> **DATA TO PROCESS**
━━━━━━
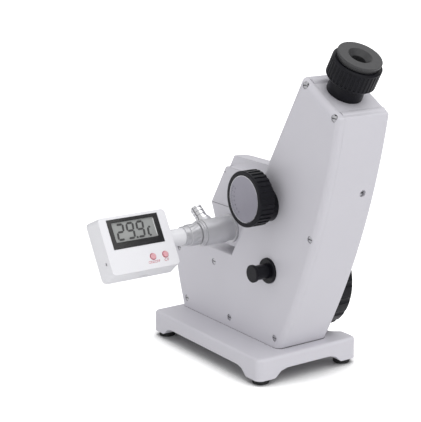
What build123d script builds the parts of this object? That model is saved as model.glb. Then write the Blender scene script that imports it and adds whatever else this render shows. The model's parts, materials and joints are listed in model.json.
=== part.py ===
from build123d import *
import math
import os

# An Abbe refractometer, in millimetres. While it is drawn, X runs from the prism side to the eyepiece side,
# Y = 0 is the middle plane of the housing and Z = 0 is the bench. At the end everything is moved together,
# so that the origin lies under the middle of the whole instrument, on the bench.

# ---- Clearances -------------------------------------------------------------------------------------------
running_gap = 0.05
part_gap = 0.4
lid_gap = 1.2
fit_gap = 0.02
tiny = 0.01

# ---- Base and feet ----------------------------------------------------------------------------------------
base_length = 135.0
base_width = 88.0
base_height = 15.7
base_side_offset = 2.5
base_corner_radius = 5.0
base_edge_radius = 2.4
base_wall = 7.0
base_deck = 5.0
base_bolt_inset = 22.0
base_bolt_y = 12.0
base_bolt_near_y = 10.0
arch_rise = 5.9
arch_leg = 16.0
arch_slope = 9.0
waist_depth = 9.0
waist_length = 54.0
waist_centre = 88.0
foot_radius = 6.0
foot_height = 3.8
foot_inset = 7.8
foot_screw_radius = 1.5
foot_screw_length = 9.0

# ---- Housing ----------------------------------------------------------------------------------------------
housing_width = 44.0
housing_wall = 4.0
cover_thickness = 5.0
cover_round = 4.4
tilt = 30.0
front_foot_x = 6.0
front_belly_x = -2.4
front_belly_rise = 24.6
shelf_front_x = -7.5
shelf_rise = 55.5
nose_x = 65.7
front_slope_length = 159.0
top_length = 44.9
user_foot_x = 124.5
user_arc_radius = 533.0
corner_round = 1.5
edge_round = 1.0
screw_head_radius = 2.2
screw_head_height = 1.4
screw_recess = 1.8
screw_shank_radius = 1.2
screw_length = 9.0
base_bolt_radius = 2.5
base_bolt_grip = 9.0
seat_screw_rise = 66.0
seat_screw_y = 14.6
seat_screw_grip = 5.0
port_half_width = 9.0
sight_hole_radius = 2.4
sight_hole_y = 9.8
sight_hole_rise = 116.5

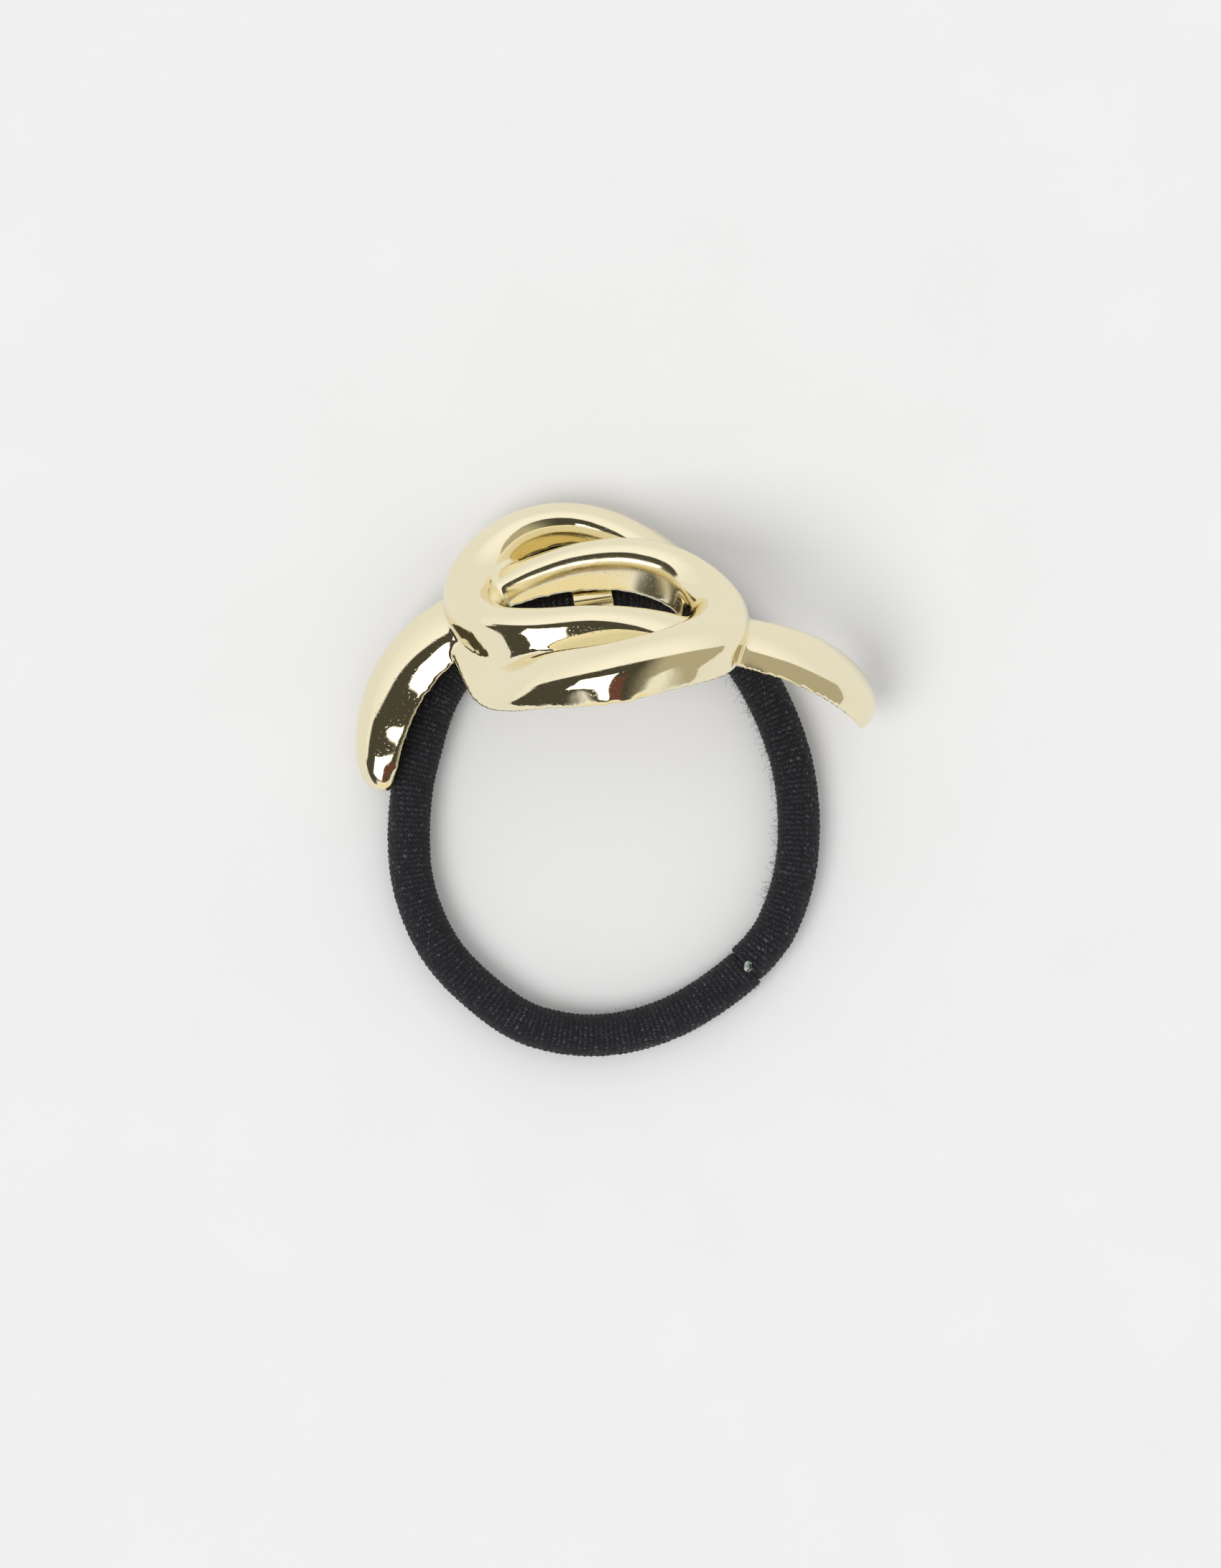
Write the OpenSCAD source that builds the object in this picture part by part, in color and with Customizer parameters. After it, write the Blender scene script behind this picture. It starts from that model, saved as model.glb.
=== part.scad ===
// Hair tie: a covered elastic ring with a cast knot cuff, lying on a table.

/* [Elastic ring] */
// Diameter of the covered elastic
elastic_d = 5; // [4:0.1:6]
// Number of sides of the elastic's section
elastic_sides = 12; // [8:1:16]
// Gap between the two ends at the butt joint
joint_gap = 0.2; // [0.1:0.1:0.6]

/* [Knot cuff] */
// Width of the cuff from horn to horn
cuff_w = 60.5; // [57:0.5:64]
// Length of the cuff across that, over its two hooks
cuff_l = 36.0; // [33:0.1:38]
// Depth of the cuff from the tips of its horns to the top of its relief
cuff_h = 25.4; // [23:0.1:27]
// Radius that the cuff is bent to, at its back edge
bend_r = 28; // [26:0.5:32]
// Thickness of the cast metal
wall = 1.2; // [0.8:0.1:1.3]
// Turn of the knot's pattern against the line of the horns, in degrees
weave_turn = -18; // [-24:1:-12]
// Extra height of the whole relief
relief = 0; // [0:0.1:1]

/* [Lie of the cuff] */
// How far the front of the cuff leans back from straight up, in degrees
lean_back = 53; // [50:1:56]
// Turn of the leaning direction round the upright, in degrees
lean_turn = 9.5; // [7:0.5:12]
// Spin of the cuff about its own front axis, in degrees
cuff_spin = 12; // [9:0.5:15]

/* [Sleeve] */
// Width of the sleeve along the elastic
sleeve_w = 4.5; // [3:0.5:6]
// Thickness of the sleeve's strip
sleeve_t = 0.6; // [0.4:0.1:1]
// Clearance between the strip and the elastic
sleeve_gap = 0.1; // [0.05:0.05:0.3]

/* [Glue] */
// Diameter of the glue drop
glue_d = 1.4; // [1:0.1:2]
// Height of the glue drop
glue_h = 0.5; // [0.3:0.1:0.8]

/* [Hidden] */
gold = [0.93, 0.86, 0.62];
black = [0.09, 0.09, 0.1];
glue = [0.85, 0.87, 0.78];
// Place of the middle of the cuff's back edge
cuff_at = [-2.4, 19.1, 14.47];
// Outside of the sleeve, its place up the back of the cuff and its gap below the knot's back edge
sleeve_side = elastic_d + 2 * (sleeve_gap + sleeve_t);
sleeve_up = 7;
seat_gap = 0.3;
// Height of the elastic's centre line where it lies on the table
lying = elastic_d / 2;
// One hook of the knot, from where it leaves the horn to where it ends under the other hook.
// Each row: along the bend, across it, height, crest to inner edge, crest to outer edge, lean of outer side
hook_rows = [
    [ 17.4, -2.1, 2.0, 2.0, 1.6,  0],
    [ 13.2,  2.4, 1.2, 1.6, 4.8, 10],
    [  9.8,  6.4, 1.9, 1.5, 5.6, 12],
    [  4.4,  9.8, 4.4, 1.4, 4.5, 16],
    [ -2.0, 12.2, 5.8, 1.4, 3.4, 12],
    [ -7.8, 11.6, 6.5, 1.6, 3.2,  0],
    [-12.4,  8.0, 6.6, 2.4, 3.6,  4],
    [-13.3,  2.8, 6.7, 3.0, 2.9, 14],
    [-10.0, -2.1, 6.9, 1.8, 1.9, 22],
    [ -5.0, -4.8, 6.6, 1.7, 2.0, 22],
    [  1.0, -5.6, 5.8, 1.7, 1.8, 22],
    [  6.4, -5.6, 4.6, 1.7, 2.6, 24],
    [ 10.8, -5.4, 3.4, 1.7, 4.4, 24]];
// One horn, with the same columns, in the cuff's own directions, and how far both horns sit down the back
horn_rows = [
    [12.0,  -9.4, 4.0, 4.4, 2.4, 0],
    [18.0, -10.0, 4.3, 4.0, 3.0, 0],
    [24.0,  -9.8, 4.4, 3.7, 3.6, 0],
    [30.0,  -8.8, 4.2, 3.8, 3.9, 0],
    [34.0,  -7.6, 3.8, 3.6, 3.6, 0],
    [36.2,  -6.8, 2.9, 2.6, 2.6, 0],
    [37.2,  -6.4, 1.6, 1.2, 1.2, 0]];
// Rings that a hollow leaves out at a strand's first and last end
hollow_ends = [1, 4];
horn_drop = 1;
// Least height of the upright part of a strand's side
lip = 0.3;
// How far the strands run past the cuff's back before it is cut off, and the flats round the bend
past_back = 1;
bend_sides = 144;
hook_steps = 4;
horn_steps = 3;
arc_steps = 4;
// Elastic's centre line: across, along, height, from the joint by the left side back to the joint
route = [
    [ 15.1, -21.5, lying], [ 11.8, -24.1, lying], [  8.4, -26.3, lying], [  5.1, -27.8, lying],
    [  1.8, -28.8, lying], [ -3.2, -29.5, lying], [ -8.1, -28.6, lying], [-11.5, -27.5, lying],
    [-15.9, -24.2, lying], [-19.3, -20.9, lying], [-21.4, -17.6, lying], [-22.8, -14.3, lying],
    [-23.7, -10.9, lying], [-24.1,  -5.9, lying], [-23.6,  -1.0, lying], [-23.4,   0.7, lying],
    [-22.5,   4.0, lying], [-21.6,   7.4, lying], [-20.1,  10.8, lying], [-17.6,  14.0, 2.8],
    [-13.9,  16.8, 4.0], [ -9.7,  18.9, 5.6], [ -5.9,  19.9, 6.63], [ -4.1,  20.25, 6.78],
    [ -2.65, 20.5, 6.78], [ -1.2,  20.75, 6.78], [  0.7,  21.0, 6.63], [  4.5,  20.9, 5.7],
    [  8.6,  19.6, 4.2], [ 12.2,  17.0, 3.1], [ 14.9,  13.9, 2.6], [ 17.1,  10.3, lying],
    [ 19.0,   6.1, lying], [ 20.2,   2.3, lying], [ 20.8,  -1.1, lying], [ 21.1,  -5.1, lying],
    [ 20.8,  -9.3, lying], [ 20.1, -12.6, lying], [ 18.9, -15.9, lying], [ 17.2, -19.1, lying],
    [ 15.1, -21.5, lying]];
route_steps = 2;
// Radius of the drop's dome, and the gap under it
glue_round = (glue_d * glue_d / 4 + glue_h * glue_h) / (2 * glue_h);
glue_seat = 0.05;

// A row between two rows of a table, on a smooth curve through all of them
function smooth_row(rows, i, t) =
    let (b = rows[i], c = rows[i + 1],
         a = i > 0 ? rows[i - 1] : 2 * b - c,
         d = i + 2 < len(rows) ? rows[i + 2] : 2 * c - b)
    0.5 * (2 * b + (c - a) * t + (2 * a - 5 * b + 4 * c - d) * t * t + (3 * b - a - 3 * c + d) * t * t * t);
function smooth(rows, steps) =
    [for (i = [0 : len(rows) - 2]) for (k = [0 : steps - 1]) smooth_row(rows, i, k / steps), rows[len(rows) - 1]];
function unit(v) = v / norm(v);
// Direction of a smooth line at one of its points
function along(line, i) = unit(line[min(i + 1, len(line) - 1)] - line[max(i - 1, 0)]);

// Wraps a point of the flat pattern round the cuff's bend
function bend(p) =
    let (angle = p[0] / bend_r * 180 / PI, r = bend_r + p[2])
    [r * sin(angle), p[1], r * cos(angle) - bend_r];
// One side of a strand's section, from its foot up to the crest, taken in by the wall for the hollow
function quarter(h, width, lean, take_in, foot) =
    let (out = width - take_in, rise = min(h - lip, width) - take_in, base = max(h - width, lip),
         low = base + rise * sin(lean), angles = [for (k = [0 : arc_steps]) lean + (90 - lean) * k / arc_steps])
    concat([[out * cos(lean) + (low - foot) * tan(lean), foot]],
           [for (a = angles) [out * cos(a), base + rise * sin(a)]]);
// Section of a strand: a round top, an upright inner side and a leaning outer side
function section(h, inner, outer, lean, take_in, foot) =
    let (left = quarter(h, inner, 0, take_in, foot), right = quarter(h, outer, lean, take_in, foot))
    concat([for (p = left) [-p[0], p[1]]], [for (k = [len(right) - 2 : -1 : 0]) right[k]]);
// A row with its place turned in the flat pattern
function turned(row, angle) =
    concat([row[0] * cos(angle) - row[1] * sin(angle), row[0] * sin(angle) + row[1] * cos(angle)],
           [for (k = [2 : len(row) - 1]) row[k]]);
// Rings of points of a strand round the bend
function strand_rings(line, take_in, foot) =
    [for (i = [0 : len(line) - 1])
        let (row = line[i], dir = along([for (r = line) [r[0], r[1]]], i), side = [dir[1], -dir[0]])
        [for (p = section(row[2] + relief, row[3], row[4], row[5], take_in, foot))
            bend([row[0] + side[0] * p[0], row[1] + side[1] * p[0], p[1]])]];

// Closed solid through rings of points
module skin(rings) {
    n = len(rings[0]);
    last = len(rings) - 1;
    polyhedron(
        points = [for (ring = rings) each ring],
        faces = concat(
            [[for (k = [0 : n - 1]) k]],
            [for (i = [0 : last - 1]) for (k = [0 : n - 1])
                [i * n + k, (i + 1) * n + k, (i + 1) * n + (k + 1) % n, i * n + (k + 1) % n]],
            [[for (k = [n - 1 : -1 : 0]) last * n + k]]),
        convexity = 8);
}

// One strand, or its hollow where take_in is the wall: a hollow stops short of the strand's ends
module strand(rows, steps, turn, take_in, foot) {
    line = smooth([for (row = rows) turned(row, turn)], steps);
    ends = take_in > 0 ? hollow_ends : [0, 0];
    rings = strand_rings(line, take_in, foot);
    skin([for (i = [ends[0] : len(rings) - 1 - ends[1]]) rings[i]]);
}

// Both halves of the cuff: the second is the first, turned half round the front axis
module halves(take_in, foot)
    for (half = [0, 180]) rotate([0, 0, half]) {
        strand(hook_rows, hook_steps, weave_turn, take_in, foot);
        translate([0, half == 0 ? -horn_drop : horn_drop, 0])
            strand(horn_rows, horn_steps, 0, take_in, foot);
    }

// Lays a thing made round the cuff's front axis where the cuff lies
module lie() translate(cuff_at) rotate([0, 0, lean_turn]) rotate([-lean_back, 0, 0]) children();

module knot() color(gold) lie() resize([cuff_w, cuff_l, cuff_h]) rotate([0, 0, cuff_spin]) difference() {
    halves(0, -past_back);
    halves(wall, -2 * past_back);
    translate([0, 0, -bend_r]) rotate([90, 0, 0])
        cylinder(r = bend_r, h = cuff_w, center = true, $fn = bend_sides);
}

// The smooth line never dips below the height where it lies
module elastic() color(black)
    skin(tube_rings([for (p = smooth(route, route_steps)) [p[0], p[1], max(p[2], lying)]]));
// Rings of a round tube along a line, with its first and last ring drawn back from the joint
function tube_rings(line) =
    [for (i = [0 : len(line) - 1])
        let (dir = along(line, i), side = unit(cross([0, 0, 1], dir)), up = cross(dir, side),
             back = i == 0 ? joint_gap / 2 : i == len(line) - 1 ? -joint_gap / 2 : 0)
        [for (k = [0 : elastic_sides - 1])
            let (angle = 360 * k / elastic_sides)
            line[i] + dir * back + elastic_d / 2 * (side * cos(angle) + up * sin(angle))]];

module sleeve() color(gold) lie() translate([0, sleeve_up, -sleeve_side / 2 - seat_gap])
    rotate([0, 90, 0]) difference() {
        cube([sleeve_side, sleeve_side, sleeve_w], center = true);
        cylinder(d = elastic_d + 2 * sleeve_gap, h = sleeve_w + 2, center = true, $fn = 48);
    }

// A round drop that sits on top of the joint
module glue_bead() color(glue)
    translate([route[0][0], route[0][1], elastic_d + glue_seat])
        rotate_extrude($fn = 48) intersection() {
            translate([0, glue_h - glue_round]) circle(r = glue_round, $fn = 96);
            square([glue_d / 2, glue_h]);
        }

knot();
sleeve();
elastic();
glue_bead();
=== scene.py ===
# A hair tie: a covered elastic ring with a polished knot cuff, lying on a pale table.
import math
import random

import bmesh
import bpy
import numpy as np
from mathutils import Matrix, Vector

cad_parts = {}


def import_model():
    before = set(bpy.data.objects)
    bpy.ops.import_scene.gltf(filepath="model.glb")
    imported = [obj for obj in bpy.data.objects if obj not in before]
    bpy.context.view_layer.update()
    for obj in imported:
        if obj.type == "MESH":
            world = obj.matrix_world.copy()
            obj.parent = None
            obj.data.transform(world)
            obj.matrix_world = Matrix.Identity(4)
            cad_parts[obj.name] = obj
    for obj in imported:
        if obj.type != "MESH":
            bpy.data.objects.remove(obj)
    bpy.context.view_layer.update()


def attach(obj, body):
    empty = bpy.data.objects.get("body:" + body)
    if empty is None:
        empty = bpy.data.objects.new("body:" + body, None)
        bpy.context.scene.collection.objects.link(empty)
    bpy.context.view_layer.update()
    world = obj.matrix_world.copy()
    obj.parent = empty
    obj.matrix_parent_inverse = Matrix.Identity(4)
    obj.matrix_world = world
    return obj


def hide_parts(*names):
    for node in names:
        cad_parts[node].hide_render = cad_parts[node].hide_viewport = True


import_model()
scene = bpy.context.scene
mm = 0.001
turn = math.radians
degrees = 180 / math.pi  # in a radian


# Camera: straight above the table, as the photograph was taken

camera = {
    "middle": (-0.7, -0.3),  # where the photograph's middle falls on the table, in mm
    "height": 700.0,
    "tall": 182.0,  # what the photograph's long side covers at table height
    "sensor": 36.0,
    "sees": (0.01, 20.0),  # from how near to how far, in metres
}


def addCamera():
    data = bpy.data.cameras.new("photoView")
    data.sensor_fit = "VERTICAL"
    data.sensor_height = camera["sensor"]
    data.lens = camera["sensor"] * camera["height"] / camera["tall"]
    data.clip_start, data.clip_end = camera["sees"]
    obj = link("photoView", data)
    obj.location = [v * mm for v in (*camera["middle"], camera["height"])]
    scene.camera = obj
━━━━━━
> **JOB**
From the listing above, output exactly the run of lines that starts with the line containing "of the joint" and ends with the line containing "cad_parts[obj.name] = obj".

> **RESPONSE BELOW**
// A round drop that sits on top of the joint
module glue_bead() color(glue)
    translate([route[0][0], route[0][1], elastic_d + glue_seat])
        rotate_extrude($fn = 48) intersection() {
            translate([0, glue_h - glue_round]) circle(r = glue_round, $fn = 96);
            square([glue_d / 2, glue_h]);
        }

knot();
sleeve();
elastic();
glue_bead();
=== scene.py ===
# A hair tie: a covered elastic ring with a polished knot cuff, lying on a pale table.
import math
import random

import bmesh
import bpy
import numpy as np
from mathutils import Matrix, Vector

cad_parts = {}


def import_model():
    before = set(bpy.data.objects)
    bpy.ops.import_scene.gltf(filepath="model.glb")
    imported = [obj for obj in bpy.data.objects if obj not in before]
    bpy.context.view_layer.update()
    for obj in imported:
        if obj.type == "MESH":
            world = obj.matrix_world.copy()
            obj.parent = None
            obj.data.transform(world)
            obj.matrix_world = Matrix.Identity(4)
            cad_parts[obj.name] = obj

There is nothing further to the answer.